Image copyright © by Marcus Trahan

Fame

(1980)

This film moved me profoundly when I first saw it, when it was new. It got me from the first frames, seeing all these kids auditioning, and it kept getting better. I don’t know when it dawned on me that this was not a made-up place, this was a real school. The New York High School of Performing Arts really existed. (And still does, merged with another arts school and moved to a new location.) The idea of such a place, where students were trained to sing, dance, perform, and play music, was stunning to me. Not because I thought I could have gone there. My French horn playing would never have gotten me within the same zip code of this place, and my acting and dancing talents are non-existent. But I learned there were other specialized high school in NYC, and I know I could have made it there. I don’t want to put down my own alma mater, Nederland High School, too much, we were an okay school with a great band program, but it was a small town. When I arrived at NHS they had just started an “accelerated” science program, with “new math” and a plan for extra science courses. It was great … for two years. Then the only teacher qualified to teach second-year physics left, and me and about fifteen others were stranded. So in my senior I and two other guys taught first-year physics, overseen by a biology teacher who didn’t know a joule from a diamond ring. I was cheated, I was robbed, I was not prepared for college-level science. Well, them’s the breaks, I guess. So watching this film both delighted me, and filled me with envy. All my life I’ve wanted to live in the big city, New York most of all. This was all about big-city kids, kids with dreams. They were working, hard. It was a real tonic after all the stories you hear about how kids aren’t learning anything in school anymore. I’m sure that’s true of a lot of kids, but not these.

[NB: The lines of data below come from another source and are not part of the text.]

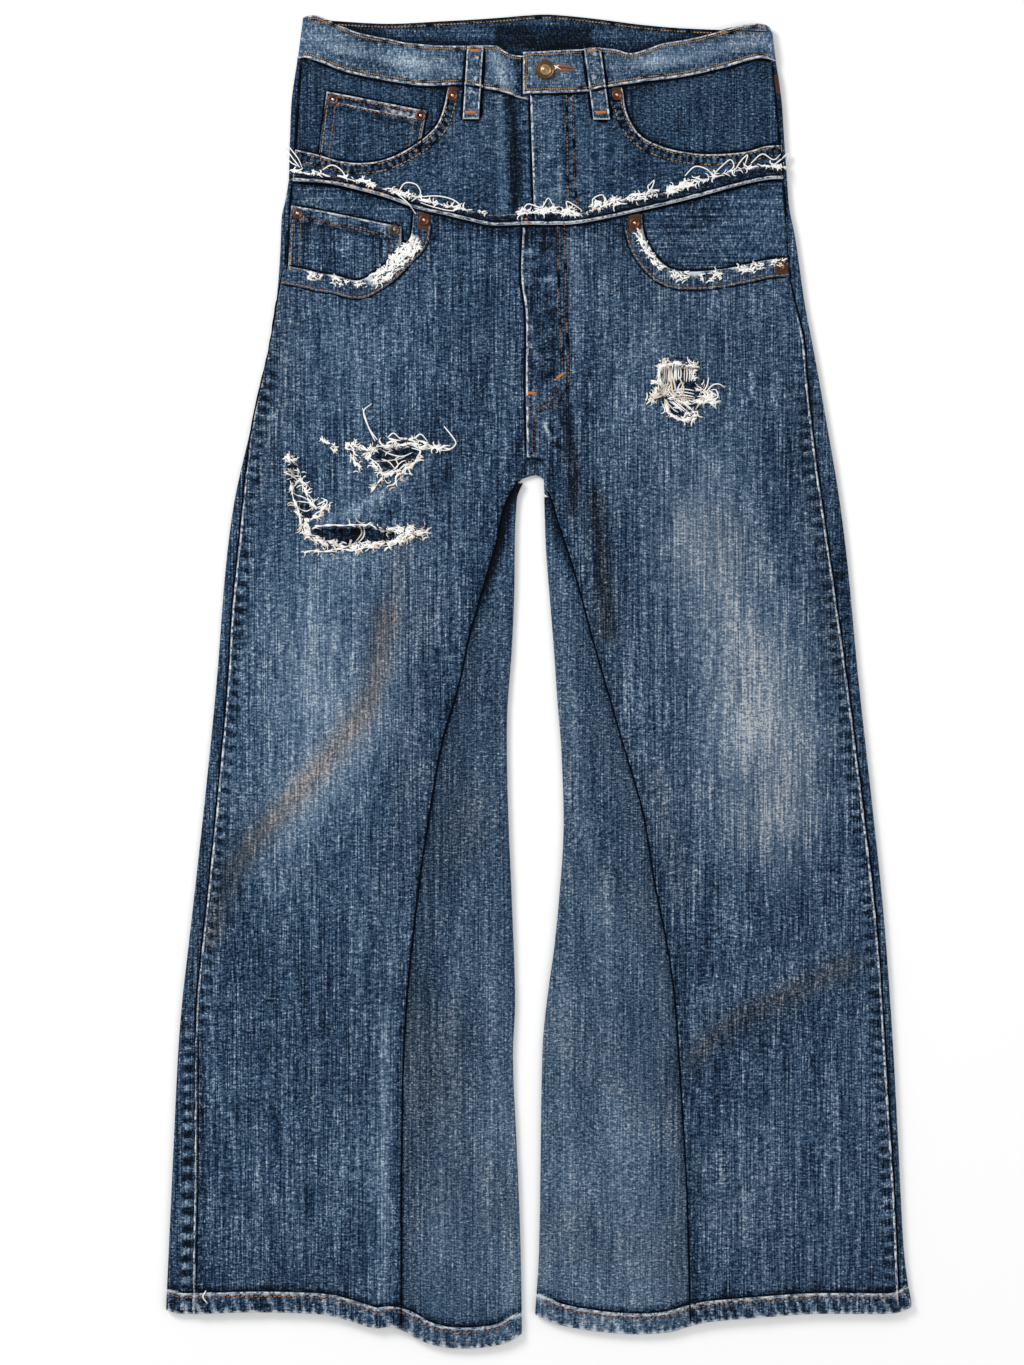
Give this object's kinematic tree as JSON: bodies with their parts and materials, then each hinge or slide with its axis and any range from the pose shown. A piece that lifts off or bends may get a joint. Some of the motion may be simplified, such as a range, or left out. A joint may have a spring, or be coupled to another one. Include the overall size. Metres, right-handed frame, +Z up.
{
  "type": "ripped jeans",
  "caption": "Wide flared blue jeans laid flat on the back, with a second waist sewn into a frayed cut top, inset godets, ripped thighs, a shut fly and a metal button.",
  "frame": {"origin": "on the surface that the jeans lie on, under the middle of their outline", "axes": "+Y up the garment from the hems to the waist, +X to the wearer's left, +Z up out of the surface"},
  "size_m": [0.656, 1.1715, 0.0128],
  "materials": {
    "denim_lower": "stonewashed indigo twill with whiskers, slubs and faded thighs",
    "denim_upper": "stonewashed indigo twill, a little greener than the legs",
    "denim_godet": "paler, greyer worn indigo twill",
    "denim_unfaded": "dark unfaded indigo twill with a raw edge",
    "cotton_thread": "undyed cotton weft and topstitch thread",
    "antique_brass": "darkened antique brass",
    "copper": "tarnished copper"
  },
  "bodies": {
    "root": {"front_right": "denim_lower", "front_left": "denim_lower", "back_right": "denim_lower", "back_left": "denim_lower", "yoke_right": "denim_lower", "yoke_left": "denim_lower", "godet_right": "denim_godet", "godet_left": "denim_godet", "pocket_facing_upper_right": "denim_upper", "pocket_facing_upper_left": "denim_upper", "pocket_facing_right": "denim_lower", "pocket_facing_left": "denim_lower", "coin_pocket_upper": "denim_upper", "coin_pocket": "denim_lower", "front_upper_right": "denim_upper", "front_upper_left": "denim_upper", "back_upper_right": "denim_upper", "back_upper_left": "denim_upper", "join_strip_right": "denim_unfaded", "join_strip_left": "denim_unfaded", "join_strip_back": "denim_unfaded", "waistband": "denim_upper", "back_pocket_right": "denim_lower", "back_pocket_left": "denim_lower", "belt_loop_right": "denim_upper", "belt_loop_left": "denim_upper", "belt_loop_back": "denim_upper", "belt_loop_back_right": "denim_upper", "belt_loop_back_left": "denim_upper", "waist_button": "antique_brass", "rivet_coin_upper_outer": "copper", "rivet_coin_upper_inner": "copper", "rivet_upper_right": "copper", "rivet_upper_left": "copper", "rivet_coin_outer": "copper", "rivet_coin_inner": "copper", "rivet_right": "copper", "rivet_left": "copper", "rivet_side_left": "copper"}
  },
  "joints": []
}
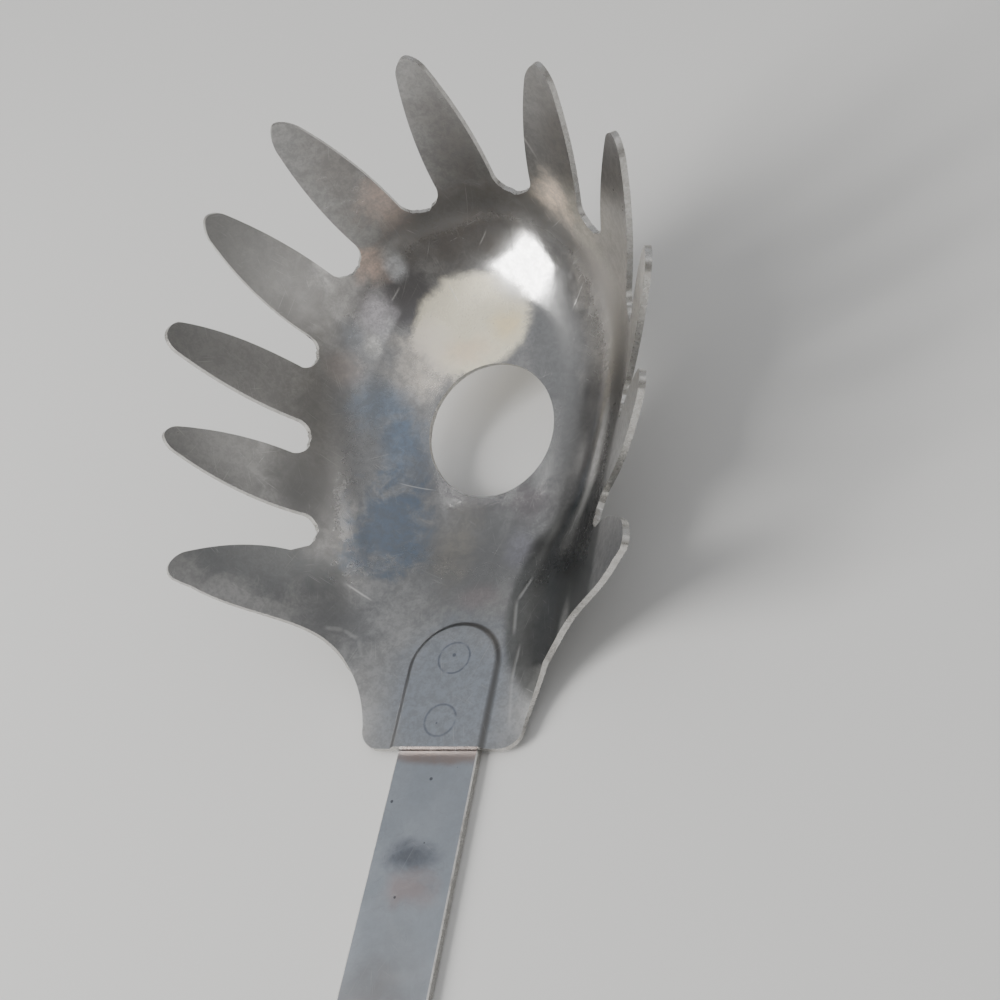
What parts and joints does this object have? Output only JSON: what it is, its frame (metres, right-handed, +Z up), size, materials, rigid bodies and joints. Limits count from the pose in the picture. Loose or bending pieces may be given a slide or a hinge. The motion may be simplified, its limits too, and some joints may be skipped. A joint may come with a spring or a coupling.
{
  "type": "pasta server",
  "caption": "Pasta server: a toothed, pressed steel scoop with a round drain hole, its neck spot-welded over the end of a flat strap handle.",
  "frame": {"origin": "centre of the bounding box's bottom, under the middle of the tool with the strap lying on z = 0", "axes": "+Y along the handle towards the teeth, +Z up out of the scoop, +X to the right seen from above with the teeth away"},
  "size_m": [0.0852, 0.31, 0.0592],
  "materials": {
    "polished_sheet": "worn polish, fine scratches and water stains",
    "brushed_strap": "dull brushed",
    "fused_weld": "fused metal, hidden between the sheets"
  },
  "bodies": {
    "root": {"server_head": "polished_sheet", "handle_strap": "brushed_strap", "front_spot_weld": "fused_weld", "rear_spot_weld": "fused_weld"}
  },
  "joints": []
}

As a film and a musical, it’s great. The director, Alan Parker, has been all over the map in his career, with stuff as bad as The Life of David Gale and as good as The Commitments, which is on my Top 26 of All Time list. (He also directed the very odd Bugsy Malone, which most people either love or hate.) Here he keeps everything perfect, following a half dozen kids through all four years. The music always flows from the situation, nobody interrupts the action to break out in song, as in a Broadway musical, and while it may be improbable that kids would run out into the streets and dance on the cars, or that a very creative jam session would spontaneously start in the cafeteria … these kids are so bursting with energy that it is believable, and lots of fun.

As I watched these kids audition, I realized that all the actors playing the parts had gone through the same hell to get their parts. And as the teachers pointed out just how hard their chosen career was, and just how few make it … I wondered how many of these people would be household names in, say, 30 years. Answer: only Debbie Allen, who had a small part and then made it in the TV series which I never watched for the same reason I never watched “M*A*S*H,” and she’s not what you’d call a megastar. Of the kids, a few others have eked out careers in television, but none of them achieved FAME. Oh, well, them’s the breaks.